My Name is Elsa

Elsa is constantly looking over her shoulder at work because of the pervasive harassment women are forced to endure. Elsa declined to provide a photo.

Worst Moment: In a meeting with a C-suite member, a manager, and a coworker, the C-suite member told all of us some pretty awful things about a person outside the company (I’ll call him Andrew). The C-suite member was being absolutely callous about very sensitive topics (which Andrew was dealing with), and my coworker made horrified sounds. I expressed my discomfort to the manager using our internal messaging system, and he told me that he just reminded my coworker that she signed an NDA because of how the conversation was going. When my coworker left the meeting, the C-suite member told us that he wanted my coworker to “use her feminine charms” to talk to Andrew, as he was a lifelong womanizer, she’s young and bright, and he’d definitely open up to her. I was very uncomfortable that he was using my coworker for that purpose, and said as much to HR and my manager. They didn’t do anything other than tell me how I can tell the C-suite member why that’s not appropriate. (For reference, I don’t work in HR. If I did, this would be more appropriate.)

I Have Given Up On: I’ve given up on telling the story of how I’ve been treated at my company for fear of being fired, sued, or never working in STEM again. I’ve given up on being paid an industry-standard salary.

I’m Afraid: Every time I go to a work event, my friends and I check in with each other to make sure none of the sleazy men at our company have talked to us. I’m constantly looking over my shoulder. Every time a male coworker says something inappropriate to me, I feel like tearing my skin off is the only way to be clean again. I’m afraid that feeling will never go away.
My coworkers say that they love working at our company because there are a lot of strong personalities here and they’re allowed to be themselves at work due to the work culture. I have a strong personality hidden under fear, and that’s not fair.

This Has Cost Me: Approximately $1,200/year for therapy costs, $300/year for psychiatrist costs, and $100/year for daily anxiety medication. This doesn’t include psychiatric hospitalization costs when it gets to a breaking point.

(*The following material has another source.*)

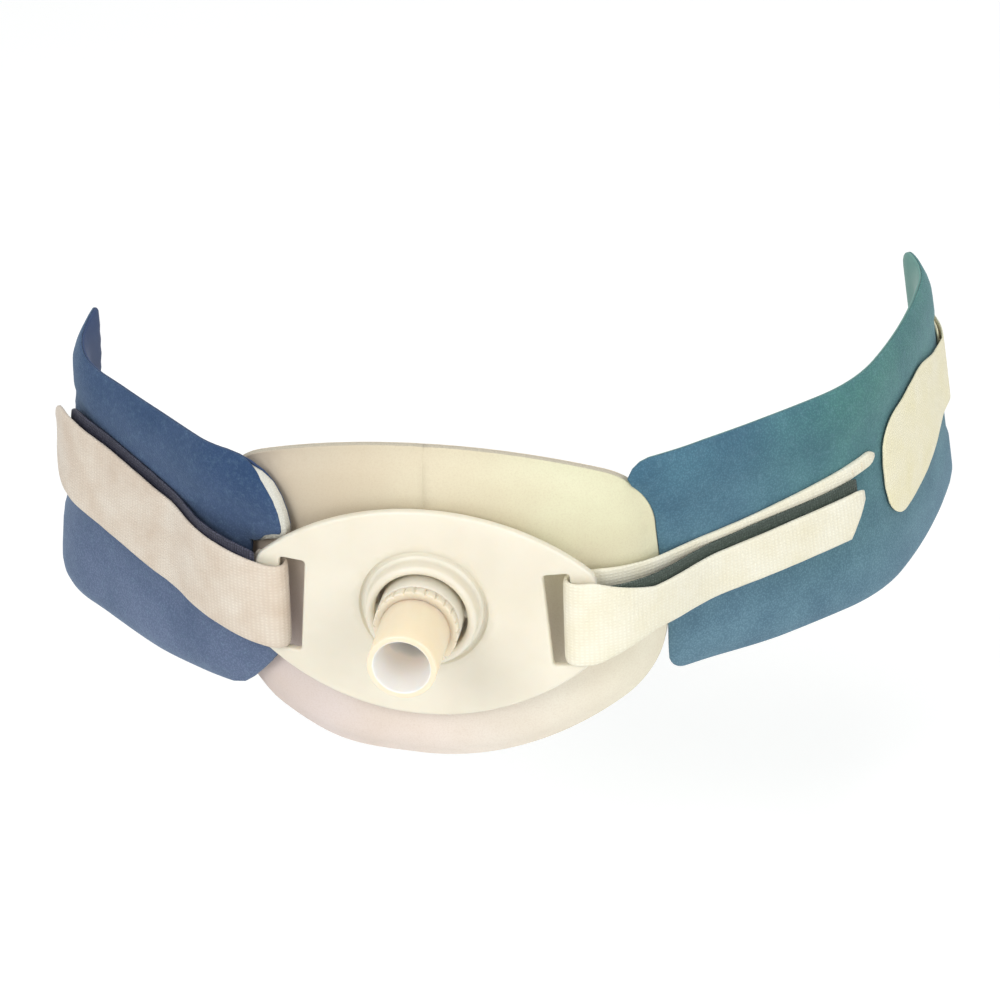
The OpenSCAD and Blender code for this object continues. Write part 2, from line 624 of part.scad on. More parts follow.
fold_full_x = 50;
curl_x = 61;
function right_base() = concat(strand(RIGHT, -1, base_off, 20),
                               follow(RIGHT, base_off, 23, right_fold_end - 8, 8),
                               follow(RIGHT, base_off, right_fold_end - 6, right_base_end, 6));
function right_fold() = concat(strand(RIGHT, 1, right_fold_off, right_settle),
                               follow(RIGHT, right_fold_off, right_settle + 3, right_fold_end - 6, 8),
                               follow(RIGHT, right_fold_off, right_fold_end - 5, right_fold_end, 2));
// the sewn end curls up and narrows to a point beyond the folded end
function right_base_top(x) =
    tab_low(RIGHT, x) + tab_h + 0.0035 * pow(max(0, x - curl_x), 2) - 1.3 * beyond_tip([x], fold_full_x);
function right_base_span(p) =
    let (x = abs(p[0]), low = tab_low(RIGHT, x) + (fold_lift + 1) * beyond_tip(p, fold_full_x),
         top = right_base_top(x), taper = max(0, 1 - (right_base_end - p[3]) / (right_base_end - right_fold_end + 7)))
    [low + (top - 0.8 - low) * taper, top];
function right_base_edges() = [for (p = right_base()) right_base_span(p)];
// the folded end is narrower beyond the flange's tip and cut at a slant
function slant(s) = 1.5 * max(0, 5 - (right_fold_end - s));
function right_fold_edges() = [for (p = right_fold())
    let (x = abs(p[0]), z = tab_low(RIGHT, x), f = beyond_tip(p, fold_full_x))
    [z + fold_lift * f + slant(p[3]), z + tab_h + (fold_lift + fold_h - tab_h) * f]];
module right_tab() {
    base = right_base();
    turn = loop_turn(RIGHT);
    color(cream) ribbon(RIGHT, concat([for (p = reversed(base)) flip(p)], turn, right_fold()), tab_t,
                        concat(reversed(right_base_edges()), full_edges(RIGHT, turn), right_fold_edges()));
}
module right_tab_hook() {
    line = hook_line(RIGHT, right_fold(), right_fold_end - 2);
    color([0.12, 0.15, 0.22]) ribbon(RIGHT, line, hook_t,
        [for (p = line) let (x = abs(p[0]), f = beyond_tip(p, fold_full_x))
            [tab_low(RIGHT, x) + (fold_lift + 1) * f + 1 + slant(p[3]), right_base_top(x) - base_show]]);
}
// rows of stitches across a tab's sewn end
module stitch_rows(side, rows, off, z0, z1) {
    count = floor((z1 - z0 - stitch_len) / stitch_step);
    for (s = rows, i = [0 : count]) translate(band_point(side, s, off, z0 + stitch_step * i))
        rotate([0, side * atan(lean_at(s)), 0]) cylinder(r = thread_r, h = stitch_len, $fn = 16);
}
module left_tab_stitch() {
    z = tab_low(LEFT, abs(band_at(LEFT, left_base_end)[0])) + 1.5;
    color("white") stitch_rows(LEFT, [left_base_end - 6, left_base_end - 2],
                               base_off + tab_t / 2 + thread_r, z, z + tab_h - 8);
}
// the rows lie past the end of the hook patch, where the base shows
module right_tab_stitch() {
    color("white") for (s = [right_fold_end - 1, right_fold_end + 2]) {
        span = right_base_span(band_at(RIGHT, s));
        stitch_rows(RIGHT, [s], base_off + tab_t / 2 + thread_r, span[0] + 1, span[1] - 1);
    }
}

// ---- rear closing tab, folded back over its anchor at the end of the right half
rear_tab_z = 5.5;
anchor_len = 15;
module rear_axis(k) {
    translate([k[0], k[1], -slot_z]) rotate([0, -atan(lean_at(knuckle_s)), 0]) translate([0, 0, slot_z]) children();
}
function rear_course() = concat(
    [for (d = [0, 0.2, 0.8, 1.8, 3, 4.5, 6.5, 9]) side_shift(band_at(RIGHT, rear_tab_end + d), RIGHT, rear_tab_off)],
    follow(RIGHT, rear_tab_off, rear_tab_end + 12, right_len - anchor_len - 8, 12),
    follow(RIGHT, rear_fold_off, right_len - anchor_len - 2, knuckle_s, 8));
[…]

Something You Should Know: I want to go back to school to become a biochemist so I can do research on the chemical nature of anxiety and how to work with that from a medical perspective. It’s funny that working in STEM has given me so much anxiety, and therefore I want to further entrench myself in the field in order to alleviate anxiety for others in the future.

Is There a Bright Side: I feel like my work is worth something. I’m not sure it’s worth the harassment I endure. But I do know it’s important.

My Fight Song: Buried Alive, by Avenged Sevenfold. It seems depressing (the closing lyrics are “this is now your life, die buried Alive”) but screaming “get your fucking hands off me!” in the middle of the song is somehow empowering.

Secret Weapon: I take incredibly detailed notes about everything that happens at work. Names, dates, exact quotes, screenshots of  conversations– everything. This is partially because I work in an at-will state and if I’m fired, I need to have fodder for a wrongful termination lawsuit. But it’s mostly because I like knowing that this is going to come out, and when it does, I’m going to take every last one of these absolute pieces of shit down. I remember reading about a Japanese-American man who started keeping a diary on December 7th, 1941. When I read that, I thought what it must be like to know that history was going to get weird and only you can tell the story that’s happening. That’s how I feel right now.